— begin RECORDS FOR THE EXERCISE —
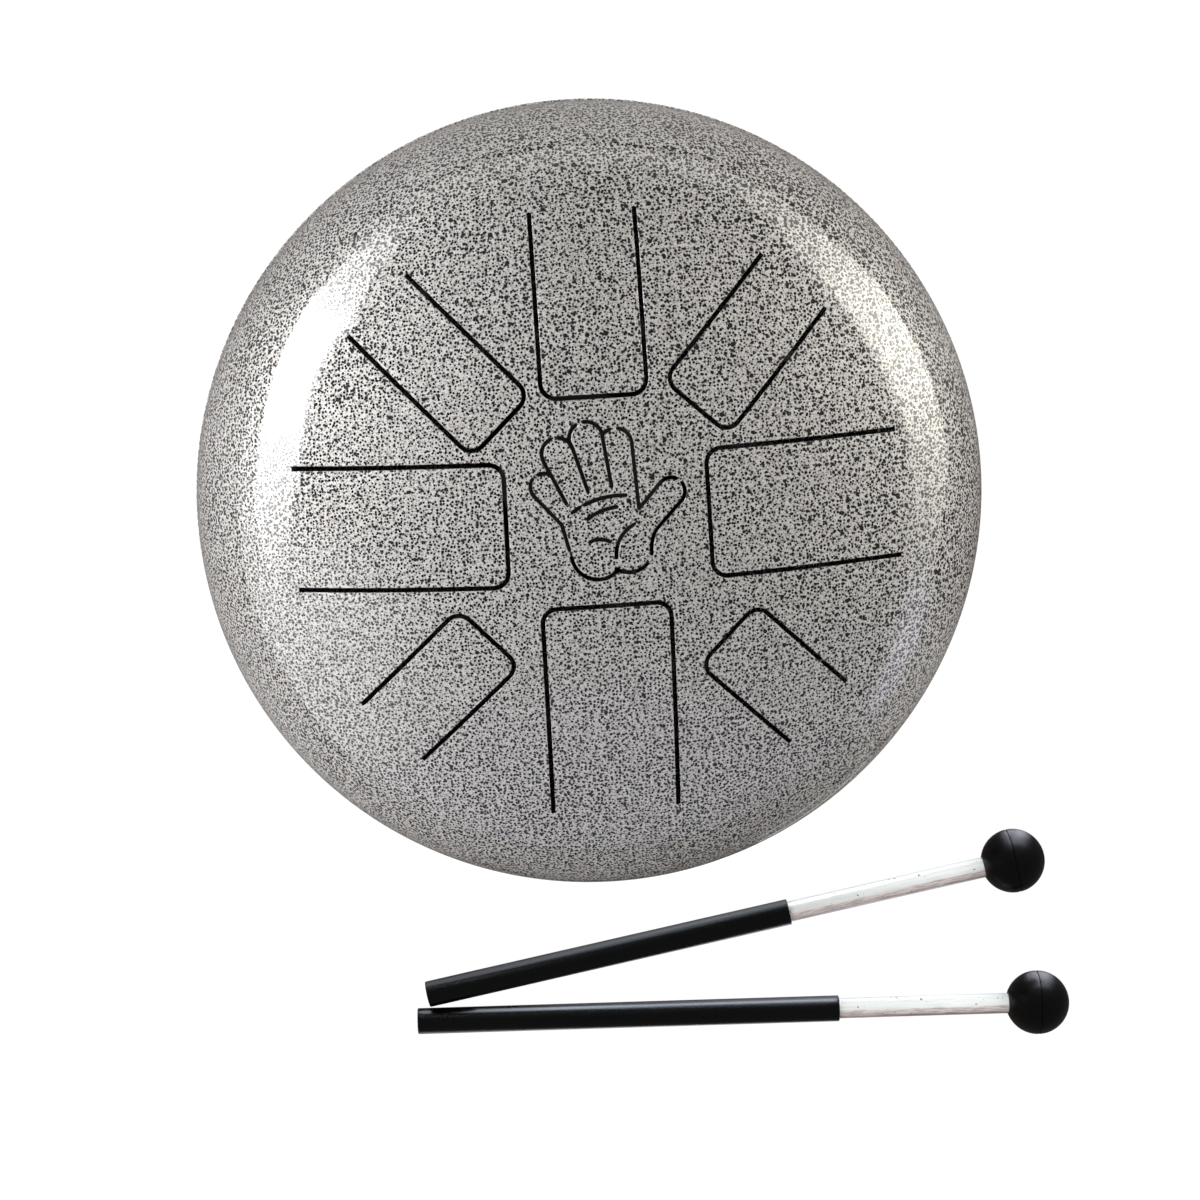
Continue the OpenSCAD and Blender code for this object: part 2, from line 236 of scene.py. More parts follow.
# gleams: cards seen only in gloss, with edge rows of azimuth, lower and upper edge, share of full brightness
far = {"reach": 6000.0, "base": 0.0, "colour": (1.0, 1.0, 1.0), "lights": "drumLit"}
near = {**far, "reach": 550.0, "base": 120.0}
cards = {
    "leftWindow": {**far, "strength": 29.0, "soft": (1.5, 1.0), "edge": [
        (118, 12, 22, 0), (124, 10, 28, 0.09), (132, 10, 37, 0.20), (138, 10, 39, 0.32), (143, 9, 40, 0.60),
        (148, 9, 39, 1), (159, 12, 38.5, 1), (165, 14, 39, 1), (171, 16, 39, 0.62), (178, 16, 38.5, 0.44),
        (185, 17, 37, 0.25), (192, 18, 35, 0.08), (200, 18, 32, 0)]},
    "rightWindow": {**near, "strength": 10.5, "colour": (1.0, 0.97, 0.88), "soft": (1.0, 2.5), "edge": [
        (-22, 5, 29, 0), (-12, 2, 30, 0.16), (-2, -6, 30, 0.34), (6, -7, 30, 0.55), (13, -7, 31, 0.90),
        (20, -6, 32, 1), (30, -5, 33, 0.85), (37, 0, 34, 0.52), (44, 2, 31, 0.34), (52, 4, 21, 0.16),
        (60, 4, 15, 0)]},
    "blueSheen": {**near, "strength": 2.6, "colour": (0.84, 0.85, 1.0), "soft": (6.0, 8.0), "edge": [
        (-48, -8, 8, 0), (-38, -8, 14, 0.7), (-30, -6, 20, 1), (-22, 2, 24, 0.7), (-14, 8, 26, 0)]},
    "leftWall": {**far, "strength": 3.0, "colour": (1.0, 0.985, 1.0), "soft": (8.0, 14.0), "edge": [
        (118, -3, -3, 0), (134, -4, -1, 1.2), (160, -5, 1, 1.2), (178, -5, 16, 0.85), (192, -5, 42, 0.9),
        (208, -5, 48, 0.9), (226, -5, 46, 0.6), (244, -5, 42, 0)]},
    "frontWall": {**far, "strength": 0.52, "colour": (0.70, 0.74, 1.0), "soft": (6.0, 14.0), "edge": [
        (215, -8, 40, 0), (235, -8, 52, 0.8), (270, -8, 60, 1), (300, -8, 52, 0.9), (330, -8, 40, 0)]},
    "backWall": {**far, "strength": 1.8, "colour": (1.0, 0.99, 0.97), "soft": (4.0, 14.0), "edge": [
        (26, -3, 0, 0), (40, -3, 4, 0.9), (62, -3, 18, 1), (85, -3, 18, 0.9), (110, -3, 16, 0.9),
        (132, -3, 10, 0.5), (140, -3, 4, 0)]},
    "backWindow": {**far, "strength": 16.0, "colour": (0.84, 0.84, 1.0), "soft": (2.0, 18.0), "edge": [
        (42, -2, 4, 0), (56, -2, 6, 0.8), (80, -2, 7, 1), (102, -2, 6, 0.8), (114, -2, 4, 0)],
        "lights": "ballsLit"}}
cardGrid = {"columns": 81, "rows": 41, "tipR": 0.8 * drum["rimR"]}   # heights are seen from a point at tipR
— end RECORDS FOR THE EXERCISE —
— begin RECORDS FOR THE EXERCISE —
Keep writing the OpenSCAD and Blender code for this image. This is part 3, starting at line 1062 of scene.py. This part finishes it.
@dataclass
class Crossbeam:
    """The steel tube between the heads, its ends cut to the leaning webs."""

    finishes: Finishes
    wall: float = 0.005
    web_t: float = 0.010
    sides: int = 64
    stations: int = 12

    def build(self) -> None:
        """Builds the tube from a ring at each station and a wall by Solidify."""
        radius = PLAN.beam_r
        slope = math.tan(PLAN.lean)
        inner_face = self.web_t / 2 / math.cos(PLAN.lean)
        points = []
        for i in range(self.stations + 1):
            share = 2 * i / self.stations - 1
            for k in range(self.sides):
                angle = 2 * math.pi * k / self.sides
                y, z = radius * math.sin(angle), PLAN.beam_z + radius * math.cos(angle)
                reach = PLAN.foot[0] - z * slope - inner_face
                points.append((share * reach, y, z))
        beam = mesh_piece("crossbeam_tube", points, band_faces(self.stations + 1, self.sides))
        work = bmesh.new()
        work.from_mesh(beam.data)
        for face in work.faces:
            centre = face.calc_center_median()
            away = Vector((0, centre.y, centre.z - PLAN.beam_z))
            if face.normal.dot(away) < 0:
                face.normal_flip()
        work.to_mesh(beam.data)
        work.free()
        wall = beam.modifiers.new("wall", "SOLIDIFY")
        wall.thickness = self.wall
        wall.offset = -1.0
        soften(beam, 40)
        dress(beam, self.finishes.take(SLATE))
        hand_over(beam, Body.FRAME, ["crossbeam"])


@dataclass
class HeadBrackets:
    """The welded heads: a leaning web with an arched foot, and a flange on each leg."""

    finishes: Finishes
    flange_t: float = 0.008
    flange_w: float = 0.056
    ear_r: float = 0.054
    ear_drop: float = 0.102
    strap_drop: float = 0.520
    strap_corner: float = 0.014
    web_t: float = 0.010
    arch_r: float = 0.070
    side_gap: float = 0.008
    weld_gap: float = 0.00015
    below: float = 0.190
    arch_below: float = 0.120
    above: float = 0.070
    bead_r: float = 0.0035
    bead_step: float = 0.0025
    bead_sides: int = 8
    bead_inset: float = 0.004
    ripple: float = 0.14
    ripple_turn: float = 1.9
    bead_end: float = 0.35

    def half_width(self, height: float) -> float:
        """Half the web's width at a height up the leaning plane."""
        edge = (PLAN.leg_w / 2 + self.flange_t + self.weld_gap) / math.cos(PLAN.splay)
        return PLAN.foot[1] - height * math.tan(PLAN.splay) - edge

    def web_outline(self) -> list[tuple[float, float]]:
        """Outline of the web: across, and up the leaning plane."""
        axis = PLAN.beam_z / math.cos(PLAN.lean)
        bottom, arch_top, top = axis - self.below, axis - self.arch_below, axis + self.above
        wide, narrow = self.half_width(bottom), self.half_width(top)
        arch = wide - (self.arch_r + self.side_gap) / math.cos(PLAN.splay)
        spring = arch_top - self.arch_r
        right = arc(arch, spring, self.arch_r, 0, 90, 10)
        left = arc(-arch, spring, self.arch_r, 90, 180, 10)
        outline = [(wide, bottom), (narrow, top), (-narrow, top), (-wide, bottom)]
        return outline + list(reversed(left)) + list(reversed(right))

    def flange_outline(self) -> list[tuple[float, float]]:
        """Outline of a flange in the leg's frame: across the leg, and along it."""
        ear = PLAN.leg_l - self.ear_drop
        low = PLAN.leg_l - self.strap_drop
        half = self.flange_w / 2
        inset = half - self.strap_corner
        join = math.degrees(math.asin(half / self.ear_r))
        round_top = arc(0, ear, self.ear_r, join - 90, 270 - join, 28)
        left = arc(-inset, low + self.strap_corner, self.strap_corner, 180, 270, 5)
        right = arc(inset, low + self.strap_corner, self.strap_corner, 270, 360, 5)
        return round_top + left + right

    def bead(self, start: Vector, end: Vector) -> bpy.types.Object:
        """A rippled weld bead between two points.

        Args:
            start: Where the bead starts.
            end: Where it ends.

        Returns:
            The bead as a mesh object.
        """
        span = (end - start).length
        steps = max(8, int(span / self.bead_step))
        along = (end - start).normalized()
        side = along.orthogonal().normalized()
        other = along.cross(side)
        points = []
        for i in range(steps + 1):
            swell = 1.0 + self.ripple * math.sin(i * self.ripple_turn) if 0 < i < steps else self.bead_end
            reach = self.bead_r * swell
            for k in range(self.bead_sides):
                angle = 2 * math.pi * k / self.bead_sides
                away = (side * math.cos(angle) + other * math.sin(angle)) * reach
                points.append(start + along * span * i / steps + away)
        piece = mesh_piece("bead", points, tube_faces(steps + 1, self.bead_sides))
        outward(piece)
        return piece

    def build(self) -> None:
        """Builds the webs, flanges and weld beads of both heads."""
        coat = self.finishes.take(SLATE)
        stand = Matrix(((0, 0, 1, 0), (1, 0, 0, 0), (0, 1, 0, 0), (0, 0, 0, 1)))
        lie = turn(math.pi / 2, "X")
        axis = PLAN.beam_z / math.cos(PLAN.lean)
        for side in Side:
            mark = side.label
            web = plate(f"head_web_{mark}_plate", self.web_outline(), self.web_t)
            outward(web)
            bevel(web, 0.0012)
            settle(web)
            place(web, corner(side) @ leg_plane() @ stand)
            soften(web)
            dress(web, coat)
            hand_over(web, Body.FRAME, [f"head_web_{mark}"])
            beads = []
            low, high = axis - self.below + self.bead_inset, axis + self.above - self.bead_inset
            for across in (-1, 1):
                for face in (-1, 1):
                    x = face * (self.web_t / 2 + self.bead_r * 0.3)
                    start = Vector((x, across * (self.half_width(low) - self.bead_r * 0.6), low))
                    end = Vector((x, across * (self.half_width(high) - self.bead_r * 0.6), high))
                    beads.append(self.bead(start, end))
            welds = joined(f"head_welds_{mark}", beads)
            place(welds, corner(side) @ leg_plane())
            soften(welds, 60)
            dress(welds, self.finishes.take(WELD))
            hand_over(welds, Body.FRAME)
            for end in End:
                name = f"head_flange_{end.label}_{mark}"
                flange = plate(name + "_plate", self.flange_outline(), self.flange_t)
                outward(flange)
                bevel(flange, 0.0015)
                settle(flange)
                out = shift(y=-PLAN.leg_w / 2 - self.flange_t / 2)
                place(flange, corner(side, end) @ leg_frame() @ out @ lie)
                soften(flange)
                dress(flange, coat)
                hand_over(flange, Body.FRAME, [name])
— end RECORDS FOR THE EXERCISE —
— begin RECORDS FOR THE EXERCISE —
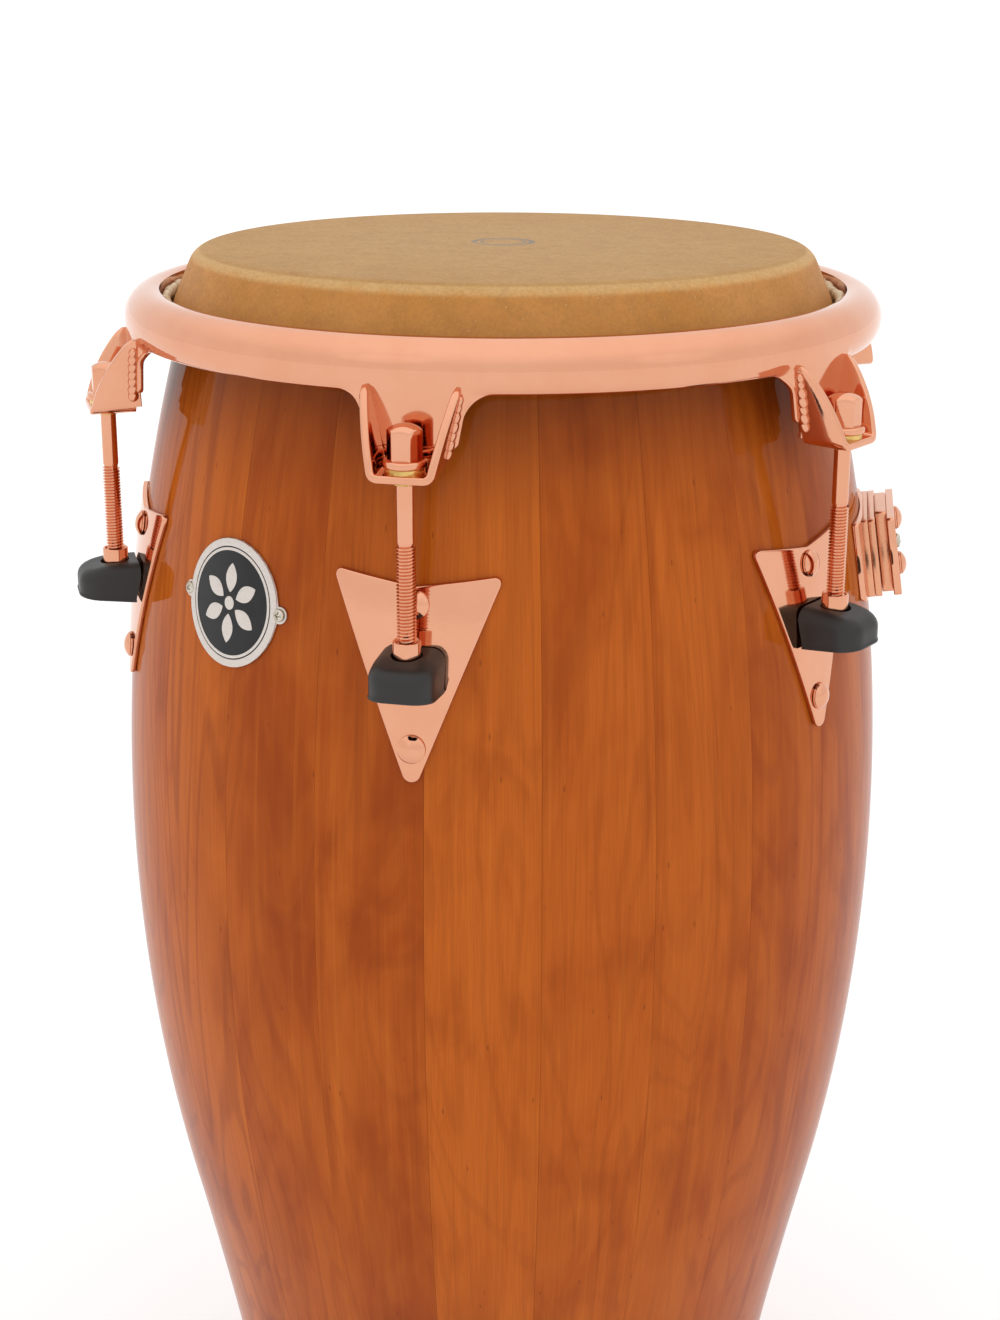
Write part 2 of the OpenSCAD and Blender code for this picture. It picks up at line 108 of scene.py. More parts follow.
— end RECORDS FOR THE EXERCISE —
### STATED EXERCISE:
Extract all lines from the material above that include the word "part".

### WORKED ANSWER:
Continue the OpenSCAD and Blender code for this object: part 2, from line 236 of scene.py. More parts follow.
Keep writing the OpenSCAD and Blender code for this image. This is part 3, starting at line 1062 of scene.py. This part finishes it.
Write part 2 of the OpenSCAD and Blender code for this picture. It picks up at line 108 of scene.py. More parts follow.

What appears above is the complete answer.